The members of the group are brothers and mahatmas scattered around the world. In the third section of the work, Eckartshausen reveals himself as a member of the group. Throughout the text he identifies knowledge with light. “Sons of truth, there is but one order, but one Brotherhood, but one association of men thinking alike in the one object of acquiring the light.” He concludes, “Our Master is the Light itself.”
The Cloud Upon the Sanctuary had a profound effect on the development of modern esotericism. The first person to be inspired by the work was an extraordinary Russian woman.
The Theosophical Society
By the time she was 16 Helena Petrovna had probably been exposed to Eckartshausen’s ideas. Biographer Gary Lachman notes that she had by that age read through her great-grandfather’s library, which may have contained a copy of The Cloud Upon the Sanctuary. Her grandfather’s friend Prince Alexander Golitsyn, a Freemason and occultist, had read the work and may have discussed it with her.
Prince Golitsyn encouraged the girl to travel to learn. After the brief marriage which gave her the name Blavatsky, she set off to see the world: Greece, Egypt, India. In London, Blavatsky said, she met the first Mahatma who would shape her life, Mahatma Morya or M. In Tibet she met her second great teacher, the Mahatma Koot Hoomi. She corresponded with these Mahatmas through séances and through physical letters.
In 1875 Blavatsky joined with two men, Colonel Henry Steel Olcott and William Quan Judge, to found the Theosophical Society. Blavatsky and Olcott established the society’s headquarters near Madras, India in 1882. In their travels in India the two met the esoteric author and Buddhist Alfred Percy Sinnett. Sinnett also corresponded physically with the Mahatmas guiding the society; this correspondence was published much later as Letters from the Mahatmas.
Blavatsky produced a number of works, including The Secret Doctrine and Keys to Theosophy. In these she explained the Mahatmas or Masters were members of the Great White Lodge. This fraternity or brotherhood directed the foundation of the society and dictated its teachings. Her successor C.W. Leadbeater renamed the Great White Lodge as the Great White Brotherhood in his 1925 work The Masters and the Path.

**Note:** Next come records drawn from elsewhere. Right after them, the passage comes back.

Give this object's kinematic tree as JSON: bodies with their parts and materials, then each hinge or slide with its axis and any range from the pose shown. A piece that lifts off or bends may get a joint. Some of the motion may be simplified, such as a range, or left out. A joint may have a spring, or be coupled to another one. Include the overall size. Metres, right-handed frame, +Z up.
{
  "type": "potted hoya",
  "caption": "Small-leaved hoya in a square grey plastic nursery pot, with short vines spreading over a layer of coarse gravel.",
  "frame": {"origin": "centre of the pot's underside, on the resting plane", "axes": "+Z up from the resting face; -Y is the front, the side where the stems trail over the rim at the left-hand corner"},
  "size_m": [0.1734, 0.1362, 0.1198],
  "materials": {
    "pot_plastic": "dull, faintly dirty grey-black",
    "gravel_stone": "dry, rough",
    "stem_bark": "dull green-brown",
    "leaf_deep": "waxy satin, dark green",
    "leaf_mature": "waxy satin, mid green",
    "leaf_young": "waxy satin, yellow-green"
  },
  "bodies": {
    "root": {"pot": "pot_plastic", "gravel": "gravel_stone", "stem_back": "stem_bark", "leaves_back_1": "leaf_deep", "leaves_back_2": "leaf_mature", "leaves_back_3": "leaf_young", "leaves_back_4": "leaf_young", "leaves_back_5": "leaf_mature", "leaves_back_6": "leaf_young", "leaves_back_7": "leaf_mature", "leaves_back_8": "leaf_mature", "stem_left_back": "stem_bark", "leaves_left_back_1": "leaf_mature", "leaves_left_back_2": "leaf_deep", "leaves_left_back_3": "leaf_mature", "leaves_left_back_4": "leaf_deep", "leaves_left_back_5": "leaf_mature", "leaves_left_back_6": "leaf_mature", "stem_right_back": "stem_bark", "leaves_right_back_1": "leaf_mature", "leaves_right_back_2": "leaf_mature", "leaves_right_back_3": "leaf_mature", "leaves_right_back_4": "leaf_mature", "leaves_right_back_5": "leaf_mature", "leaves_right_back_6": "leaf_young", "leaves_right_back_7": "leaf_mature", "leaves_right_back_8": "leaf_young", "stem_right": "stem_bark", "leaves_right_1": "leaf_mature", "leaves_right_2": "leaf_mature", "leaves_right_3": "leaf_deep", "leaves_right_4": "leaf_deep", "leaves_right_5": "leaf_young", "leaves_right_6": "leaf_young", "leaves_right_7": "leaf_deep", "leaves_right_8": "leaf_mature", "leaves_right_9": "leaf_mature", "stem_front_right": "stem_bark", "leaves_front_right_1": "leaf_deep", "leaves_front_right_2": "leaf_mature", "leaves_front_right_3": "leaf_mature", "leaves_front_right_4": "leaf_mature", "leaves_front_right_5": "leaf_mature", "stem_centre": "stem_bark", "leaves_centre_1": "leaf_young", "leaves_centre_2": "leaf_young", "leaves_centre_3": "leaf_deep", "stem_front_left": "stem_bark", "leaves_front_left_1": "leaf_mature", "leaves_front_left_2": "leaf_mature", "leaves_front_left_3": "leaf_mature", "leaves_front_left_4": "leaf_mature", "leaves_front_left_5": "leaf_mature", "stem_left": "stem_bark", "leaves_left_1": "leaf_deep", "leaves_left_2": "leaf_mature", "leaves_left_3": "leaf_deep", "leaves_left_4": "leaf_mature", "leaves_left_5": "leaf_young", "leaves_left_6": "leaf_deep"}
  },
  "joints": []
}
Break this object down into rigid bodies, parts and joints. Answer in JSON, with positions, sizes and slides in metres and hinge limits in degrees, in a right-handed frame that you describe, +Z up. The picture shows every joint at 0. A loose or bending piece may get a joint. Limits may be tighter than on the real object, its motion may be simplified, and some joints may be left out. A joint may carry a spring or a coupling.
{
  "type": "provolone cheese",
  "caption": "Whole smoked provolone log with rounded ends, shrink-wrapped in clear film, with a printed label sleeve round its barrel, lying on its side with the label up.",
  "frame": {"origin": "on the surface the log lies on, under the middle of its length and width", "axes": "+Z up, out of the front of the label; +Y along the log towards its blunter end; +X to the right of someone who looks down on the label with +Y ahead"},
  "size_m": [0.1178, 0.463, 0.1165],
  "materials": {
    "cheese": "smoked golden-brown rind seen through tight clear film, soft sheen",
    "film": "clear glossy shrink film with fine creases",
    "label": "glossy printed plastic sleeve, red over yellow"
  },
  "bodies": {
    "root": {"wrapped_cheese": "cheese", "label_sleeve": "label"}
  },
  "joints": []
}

Historian Kocku von Stuckrad summarizes Blavatsky’s immense influence on esotericism:
- She combined Hermetic theurgy with Buddhist and Hindu thought
- Siting the society’s headquarters in India firmed up the Western connection with Eastern mysticism
- Her personal charisma and the quality of her revelations spread her work around the globe.
Blavatsky reported meeting the mahatmas physically and corresponding with them astrally. This has led to accusations that she simply invented them. Biographer K. Paul Johnson takes the interesting approach of providing biographies of the important people in her life, intimating that she created the image of the masters to protect the real identities of her teachers.

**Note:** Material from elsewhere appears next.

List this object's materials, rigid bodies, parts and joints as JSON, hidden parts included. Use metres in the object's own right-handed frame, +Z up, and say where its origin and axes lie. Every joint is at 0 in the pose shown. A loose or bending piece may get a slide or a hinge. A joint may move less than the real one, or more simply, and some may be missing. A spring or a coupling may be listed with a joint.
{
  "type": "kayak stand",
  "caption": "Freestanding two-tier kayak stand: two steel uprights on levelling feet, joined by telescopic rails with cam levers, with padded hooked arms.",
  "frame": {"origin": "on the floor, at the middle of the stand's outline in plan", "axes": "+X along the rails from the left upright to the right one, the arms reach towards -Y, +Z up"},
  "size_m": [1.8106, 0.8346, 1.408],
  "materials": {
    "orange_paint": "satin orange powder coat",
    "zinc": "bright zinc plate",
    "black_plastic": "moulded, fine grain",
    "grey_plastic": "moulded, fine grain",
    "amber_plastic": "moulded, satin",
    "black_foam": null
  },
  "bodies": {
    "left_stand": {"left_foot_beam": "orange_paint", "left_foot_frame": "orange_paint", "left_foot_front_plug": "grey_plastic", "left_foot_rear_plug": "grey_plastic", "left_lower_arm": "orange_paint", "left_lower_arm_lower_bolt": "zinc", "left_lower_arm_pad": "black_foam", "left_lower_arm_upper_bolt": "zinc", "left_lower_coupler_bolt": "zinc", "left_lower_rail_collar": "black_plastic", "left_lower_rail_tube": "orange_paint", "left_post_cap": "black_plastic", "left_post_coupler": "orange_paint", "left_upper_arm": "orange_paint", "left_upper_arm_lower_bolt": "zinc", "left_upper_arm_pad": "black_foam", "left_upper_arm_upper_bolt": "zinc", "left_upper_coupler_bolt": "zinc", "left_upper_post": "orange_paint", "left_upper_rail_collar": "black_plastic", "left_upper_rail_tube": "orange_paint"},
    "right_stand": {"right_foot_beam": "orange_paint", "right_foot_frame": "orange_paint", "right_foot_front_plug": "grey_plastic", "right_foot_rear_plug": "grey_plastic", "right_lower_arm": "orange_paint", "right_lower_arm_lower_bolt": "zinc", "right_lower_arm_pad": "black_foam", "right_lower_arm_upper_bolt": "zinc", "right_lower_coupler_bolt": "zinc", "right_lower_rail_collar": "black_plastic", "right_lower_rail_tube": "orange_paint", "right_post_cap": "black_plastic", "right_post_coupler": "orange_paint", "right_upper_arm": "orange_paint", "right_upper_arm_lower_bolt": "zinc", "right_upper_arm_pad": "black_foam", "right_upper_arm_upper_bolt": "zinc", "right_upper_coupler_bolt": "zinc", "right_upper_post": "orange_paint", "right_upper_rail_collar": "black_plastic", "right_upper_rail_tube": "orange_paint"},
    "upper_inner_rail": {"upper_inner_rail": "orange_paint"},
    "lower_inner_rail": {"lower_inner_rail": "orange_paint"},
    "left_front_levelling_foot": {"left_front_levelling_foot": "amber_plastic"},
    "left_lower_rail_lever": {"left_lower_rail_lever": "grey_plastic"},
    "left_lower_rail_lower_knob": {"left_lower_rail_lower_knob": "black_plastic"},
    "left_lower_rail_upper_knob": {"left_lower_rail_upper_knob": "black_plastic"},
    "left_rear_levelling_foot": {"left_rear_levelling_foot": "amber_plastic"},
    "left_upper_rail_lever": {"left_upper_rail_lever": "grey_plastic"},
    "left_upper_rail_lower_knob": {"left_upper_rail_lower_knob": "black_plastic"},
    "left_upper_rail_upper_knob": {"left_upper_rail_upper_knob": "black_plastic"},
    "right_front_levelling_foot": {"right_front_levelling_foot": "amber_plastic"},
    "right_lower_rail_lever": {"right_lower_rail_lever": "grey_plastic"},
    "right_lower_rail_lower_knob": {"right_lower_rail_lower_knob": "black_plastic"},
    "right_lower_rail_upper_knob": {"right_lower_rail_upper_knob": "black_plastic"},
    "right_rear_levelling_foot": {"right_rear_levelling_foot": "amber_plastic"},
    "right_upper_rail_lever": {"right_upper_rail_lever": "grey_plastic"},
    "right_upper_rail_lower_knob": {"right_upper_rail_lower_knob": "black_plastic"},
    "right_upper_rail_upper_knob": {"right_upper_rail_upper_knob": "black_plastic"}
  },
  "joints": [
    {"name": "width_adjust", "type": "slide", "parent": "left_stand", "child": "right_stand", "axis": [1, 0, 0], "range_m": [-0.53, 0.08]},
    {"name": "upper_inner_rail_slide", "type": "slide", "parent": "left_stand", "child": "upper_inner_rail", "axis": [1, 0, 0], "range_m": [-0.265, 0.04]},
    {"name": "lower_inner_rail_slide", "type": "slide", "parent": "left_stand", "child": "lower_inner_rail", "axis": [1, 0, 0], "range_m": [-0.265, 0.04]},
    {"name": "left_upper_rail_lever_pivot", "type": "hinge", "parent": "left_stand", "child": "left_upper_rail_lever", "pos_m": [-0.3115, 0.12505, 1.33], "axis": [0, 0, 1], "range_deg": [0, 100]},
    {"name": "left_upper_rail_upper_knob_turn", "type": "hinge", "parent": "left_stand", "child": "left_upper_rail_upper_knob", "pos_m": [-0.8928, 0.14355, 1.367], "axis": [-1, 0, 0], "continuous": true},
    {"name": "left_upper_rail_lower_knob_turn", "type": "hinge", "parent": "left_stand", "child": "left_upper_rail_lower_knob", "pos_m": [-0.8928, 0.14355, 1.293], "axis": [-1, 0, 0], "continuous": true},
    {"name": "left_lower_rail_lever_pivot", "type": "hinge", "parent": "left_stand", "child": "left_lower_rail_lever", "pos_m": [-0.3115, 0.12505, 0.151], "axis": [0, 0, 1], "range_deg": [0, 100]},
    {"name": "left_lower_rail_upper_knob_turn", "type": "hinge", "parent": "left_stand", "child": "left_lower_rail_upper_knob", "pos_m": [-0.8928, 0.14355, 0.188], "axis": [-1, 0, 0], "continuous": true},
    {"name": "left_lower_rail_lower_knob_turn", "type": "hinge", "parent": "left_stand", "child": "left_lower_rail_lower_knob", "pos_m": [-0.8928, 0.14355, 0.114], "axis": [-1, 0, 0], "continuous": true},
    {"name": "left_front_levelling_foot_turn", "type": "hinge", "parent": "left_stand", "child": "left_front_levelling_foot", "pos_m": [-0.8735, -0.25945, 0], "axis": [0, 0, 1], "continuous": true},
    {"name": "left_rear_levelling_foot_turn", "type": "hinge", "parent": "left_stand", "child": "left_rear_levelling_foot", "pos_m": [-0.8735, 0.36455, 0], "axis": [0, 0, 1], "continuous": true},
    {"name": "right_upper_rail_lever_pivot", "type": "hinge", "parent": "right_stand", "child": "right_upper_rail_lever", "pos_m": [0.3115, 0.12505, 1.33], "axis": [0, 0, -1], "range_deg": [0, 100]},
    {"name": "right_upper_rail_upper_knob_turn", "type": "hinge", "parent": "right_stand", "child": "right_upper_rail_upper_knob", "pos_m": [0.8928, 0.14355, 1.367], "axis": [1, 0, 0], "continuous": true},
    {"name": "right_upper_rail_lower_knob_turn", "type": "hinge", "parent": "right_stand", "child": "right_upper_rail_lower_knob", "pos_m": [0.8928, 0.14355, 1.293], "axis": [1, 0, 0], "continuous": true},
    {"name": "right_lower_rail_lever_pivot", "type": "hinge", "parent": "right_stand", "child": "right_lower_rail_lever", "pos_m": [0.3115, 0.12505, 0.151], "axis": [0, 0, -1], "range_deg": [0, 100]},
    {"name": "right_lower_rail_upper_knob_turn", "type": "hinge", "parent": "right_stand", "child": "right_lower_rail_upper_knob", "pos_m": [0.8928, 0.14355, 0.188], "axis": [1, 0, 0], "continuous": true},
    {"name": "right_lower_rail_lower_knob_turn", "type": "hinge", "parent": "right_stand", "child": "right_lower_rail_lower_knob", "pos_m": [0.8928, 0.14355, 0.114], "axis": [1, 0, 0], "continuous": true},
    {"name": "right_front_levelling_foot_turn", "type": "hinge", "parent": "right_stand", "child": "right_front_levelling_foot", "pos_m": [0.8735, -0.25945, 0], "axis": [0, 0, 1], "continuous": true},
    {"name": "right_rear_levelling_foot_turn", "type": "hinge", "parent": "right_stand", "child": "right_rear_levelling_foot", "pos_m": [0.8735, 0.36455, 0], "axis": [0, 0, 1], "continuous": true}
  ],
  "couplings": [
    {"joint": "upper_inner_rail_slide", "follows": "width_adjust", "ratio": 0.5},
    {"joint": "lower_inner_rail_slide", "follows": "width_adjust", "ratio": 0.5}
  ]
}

The Theosophical Society formed a template for some of the esoteric societies which would follow.
The Golden Dawn
The next of these was the Hermetic Order of the Golden Dawn, founded in 1887 by Samuel Liddell MacGregor Mathers, William Wynn Westcott and William Robert Woodman. All three men were Freemasons and members of Societas Rosicruciana in Anglia, another group inspired by the Rosicrucian Brotherhood.
Westcott had obtained a manuscript written in cypher. When he cracked the code he established what would eventually become a significant correspondence with a mysterious woman named Anna Sprengel. She in turn was in direct contact with a set of hidden masters similar to Blavatsky’s mahatmas, called by the Golden Dawn “Secret Chiefs”. Sprengel passed on the authorization from the chiefs to found the Golden Dawn.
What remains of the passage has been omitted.